Corn prices in the US have rose by 5.58% since December 2011. Despite this, US ethanol production is expected to reach record 13.7bn gallons this year, exceeding mandated levels by 1bn gallons. The meat industry and some environmentalists say rising corn consumption by ethanol refiners has driven up food prices worldwide. With high petrol prices, ethanol production remains a very attractive proposition.
This shift in the balance between food and fuel could be the tipping point in world grain markets. China, once able to supply its internal corn demand, currently expects to import a few million tonnes of corn next year from the US. This will likely place additional stress on the United States corn industry, as it will introduce another source of demand (and corresponding market pressures) for the US corn harvests.
Just found this this morning. Just throw it in there with all the other thoughts you will get.
03-05-2012 07:19 AM
Yesterday, in Chicago, I paid $4.00 for gasoline. It really hurt my feelings. As both of our sources note, as long as the crude oil and gasoline markets stay high, the ethanol prices have a "ticket to ride". Thanks for adding that piece. This energy business is turning out to be quite the revenue stream for the ethanol industry. And we haven't even started to talk about the demand from Brazil. You wait until people wake up to that demand.
03-05-2012 07:59 AM
03-05-2012 08:02 AM
There are a few points he didn't talk about in your discussion. 1st is the blend wall, which since demand for gasoline has decreased so has the mandate to blend. 2nd is the experation of not the blenders credit but the import duty restrictions on world ethanol. Brazil is the low cost producer in the world and can export into the US at world prices. 3rd is the lack of storage capacity since he is assuming seasonal driving patterns will consume the excess ethanol.
There are more challenges to US ethanol then they have ever seen in the past.
03-05-2012 08:07 AM - edited 03-05-2012 08:09 AM
I notice the local ethol bids from two plants within 30 miles of me seem to try and hold the cash bids at $6.45 to $6.60/bu level inspite of what Chicago cash bids are by varying their basis.. I don't know if that is better marketing, or just the most they can pay and still keep grinding 24-7 profitably.
Their future bids especially Dec are more in line with the board.
Filled my pickup yesterday for $3.899-- #2 diesel
03-05-2012 08:18 AM
I'm not sure that I completely buy into his thesis that there is now a virtuous circle where farmers sell high and e-plants buy low. If anything, when everyone begins to count on the inevitability of a seasonal pattern it becomes a matter of self-prophesied self destruction.
I'm also not sure about his narrative that the guys who went broke were just enviros or something and not serious "marketers." Evidence on VeraSun is that they made a huge bet by selling puts in a place where everyone knew the market couldn't possibly go. If the current consolidated operators are merely operating on beating the market the same will surely happen to some of them at some point.
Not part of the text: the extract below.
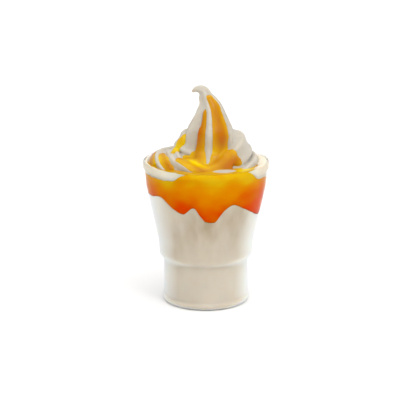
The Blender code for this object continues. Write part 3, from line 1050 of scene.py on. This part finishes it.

I would say that it was apparent 2006-8 that there wasn't enough risk management talent to go around for the large number of entities and consolidation was inevitable at some point.
That said, I assume the ethanol industry will be well protected by the mandate and will do fine as long as there is corn to grind (and that is a very, very large problem if the much discussed 140 US yield would materialize with current tight stocks).
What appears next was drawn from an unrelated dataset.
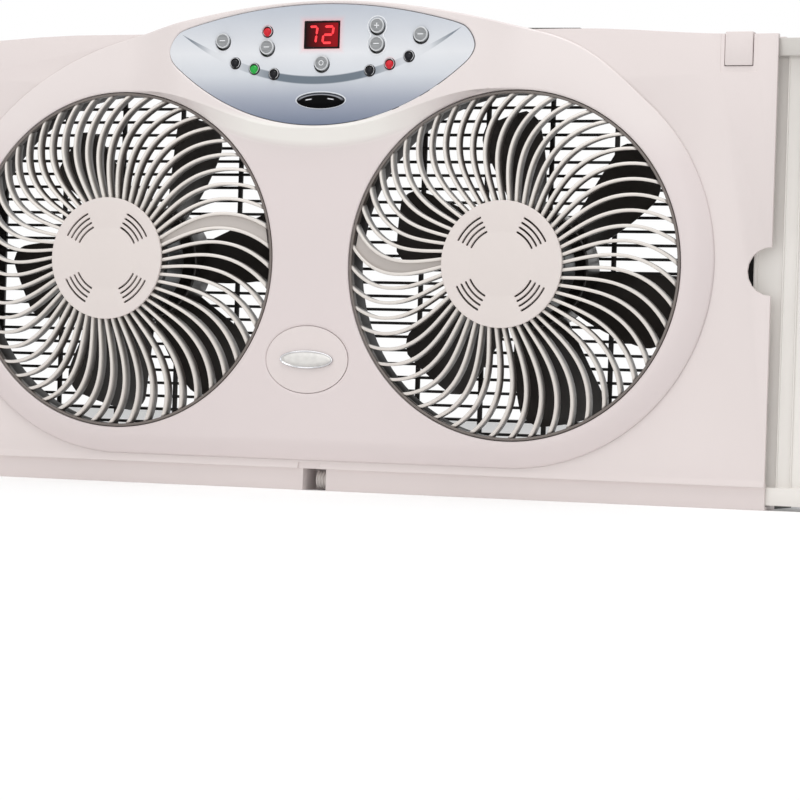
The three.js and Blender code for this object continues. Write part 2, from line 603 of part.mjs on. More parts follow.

Anyway, I think the big thing is oil and while everyone is counting on $5 gasoline, I'm not so convinced, barring war on Iran. The oil market is very well supplied at the moment and my view is that like 2006-8 it is being supported primarily by the risk-on, "short dollar, long everything else" trade.
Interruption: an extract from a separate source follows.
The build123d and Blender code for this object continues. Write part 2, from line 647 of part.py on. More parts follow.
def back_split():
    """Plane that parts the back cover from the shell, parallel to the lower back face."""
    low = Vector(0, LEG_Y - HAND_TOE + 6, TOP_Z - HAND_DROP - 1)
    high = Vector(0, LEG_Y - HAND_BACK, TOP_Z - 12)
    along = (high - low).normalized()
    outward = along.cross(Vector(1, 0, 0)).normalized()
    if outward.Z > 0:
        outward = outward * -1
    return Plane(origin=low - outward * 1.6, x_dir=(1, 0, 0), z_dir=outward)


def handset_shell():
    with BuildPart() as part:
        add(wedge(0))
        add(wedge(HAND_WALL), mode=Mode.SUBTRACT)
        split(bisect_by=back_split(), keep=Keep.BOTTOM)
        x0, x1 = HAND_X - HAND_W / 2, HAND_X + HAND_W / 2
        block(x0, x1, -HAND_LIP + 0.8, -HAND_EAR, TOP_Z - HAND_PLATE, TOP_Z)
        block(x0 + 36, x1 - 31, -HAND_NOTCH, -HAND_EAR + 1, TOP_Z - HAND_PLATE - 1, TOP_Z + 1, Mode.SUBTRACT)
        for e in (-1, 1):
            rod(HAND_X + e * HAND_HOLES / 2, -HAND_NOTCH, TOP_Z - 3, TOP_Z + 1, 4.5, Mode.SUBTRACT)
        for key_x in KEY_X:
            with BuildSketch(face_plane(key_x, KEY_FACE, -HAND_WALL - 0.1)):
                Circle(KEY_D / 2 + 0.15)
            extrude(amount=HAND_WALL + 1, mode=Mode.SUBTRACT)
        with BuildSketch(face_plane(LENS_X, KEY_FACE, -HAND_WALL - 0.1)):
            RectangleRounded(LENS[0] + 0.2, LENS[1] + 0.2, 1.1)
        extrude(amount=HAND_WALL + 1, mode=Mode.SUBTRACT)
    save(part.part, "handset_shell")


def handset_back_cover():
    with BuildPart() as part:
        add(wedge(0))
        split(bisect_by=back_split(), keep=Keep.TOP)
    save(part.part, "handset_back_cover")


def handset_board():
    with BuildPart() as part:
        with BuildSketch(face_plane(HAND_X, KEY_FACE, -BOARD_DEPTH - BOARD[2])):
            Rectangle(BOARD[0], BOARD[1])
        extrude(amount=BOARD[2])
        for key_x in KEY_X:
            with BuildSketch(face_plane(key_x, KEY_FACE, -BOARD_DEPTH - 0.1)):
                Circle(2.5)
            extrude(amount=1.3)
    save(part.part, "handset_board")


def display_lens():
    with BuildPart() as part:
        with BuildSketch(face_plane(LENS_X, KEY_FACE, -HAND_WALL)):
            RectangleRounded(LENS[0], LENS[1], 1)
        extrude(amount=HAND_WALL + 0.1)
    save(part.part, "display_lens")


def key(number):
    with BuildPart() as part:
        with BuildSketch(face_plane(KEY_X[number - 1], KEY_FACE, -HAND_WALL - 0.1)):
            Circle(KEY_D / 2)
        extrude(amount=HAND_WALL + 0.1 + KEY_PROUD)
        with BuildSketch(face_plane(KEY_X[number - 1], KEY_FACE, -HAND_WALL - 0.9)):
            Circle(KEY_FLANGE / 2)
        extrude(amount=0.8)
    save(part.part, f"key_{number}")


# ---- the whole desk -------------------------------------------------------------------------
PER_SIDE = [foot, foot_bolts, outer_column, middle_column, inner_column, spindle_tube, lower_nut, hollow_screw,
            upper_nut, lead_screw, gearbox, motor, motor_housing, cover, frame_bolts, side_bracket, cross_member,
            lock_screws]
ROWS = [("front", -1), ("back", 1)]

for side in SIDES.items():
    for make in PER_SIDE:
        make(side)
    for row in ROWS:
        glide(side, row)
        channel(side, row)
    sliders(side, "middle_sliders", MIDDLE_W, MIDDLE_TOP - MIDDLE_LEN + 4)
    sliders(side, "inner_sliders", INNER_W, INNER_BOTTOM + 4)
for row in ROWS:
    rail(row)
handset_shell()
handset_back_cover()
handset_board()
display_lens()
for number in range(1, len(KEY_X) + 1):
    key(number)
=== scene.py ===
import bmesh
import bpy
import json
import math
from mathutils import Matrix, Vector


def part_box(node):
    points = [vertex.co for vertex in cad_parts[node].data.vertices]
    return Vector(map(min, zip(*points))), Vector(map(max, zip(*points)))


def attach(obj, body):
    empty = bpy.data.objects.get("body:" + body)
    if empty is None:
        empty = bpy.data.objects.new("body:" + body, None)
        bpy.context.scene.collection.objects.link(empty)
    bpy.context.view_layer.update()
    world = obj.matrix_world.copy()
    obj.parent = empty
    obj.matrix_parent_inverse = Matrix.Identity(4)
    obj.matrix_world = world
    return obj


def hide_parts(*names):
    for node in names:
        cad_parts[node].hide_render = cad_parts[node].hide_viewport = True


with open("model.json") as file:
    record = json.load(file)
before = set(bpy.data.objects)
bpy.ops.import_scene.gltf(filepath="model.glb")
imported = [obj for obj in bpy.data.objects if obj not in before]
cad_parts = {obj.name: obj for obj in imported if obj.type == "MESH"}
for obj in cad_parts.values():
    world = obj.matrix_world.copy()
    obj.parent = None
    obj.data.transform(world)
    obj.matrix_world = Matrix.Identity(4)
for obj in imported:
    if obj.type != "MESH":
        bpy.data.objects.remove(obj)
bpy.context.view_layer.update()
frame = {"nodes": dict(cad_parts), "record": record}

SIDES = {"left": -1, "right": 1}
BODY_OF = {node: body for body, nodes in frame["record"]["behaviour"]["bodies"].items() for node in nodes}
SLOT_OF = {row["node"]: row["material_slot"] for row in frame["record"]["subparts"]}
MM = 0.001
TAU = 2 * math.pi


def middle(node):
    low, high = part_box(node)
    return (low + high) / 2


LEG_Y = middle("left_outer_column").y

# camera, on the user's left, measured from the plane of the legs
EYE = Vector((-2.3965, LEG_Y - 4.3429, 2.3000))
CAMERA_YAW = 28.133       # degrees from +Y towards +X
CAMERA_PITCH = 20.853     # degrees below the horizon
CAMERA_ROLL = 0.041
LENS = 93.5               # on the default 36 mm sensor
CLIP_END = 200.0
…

The tricky part on that is that it tends to continue until the system locks up and then liquidity all sloshes to the other side of the boat at the same time and things get rather violent. This is an electin year and the system seems to be very blithely confident that any and all challenges will be met by intervention. I'd tend to agree but see a lot of rocks out there too.
We'll see. I guess I'd look for a close over around 80.30 in DX to indicate anything might be changing. Even then, there probably will be plenty of posturing and maybe real intervention to try to drive it down and keep assets up. So it is a long game.
But the dollar doesn't seem to be real cooperative with attempts to drive it down, which has my interest.
I still think oil has considerable downside with the war caveat.
03-05-2012 08:30 AM
Brazil isn't going to be importing US ethanol like last year since they have adjusted fuel blend rates in that country. Saying wait unil people wake up to brazil ethanol demand has a bias that should be seen by an analyst. Currently Brazil is ramping up capacity to produce ethanol for its own market but also to export to the US market (the import duty was also let to expire along with the blenders credit). Brazil's sugar ethano is the least cost producer in the world, which means if the can produce it they don't need US ethanol.
I agree with hardnox that every time someone thinks they figured out the game (marketing) the game changes. Farmers have been selling corn for years and some years you get the bear, some years the bear gets you.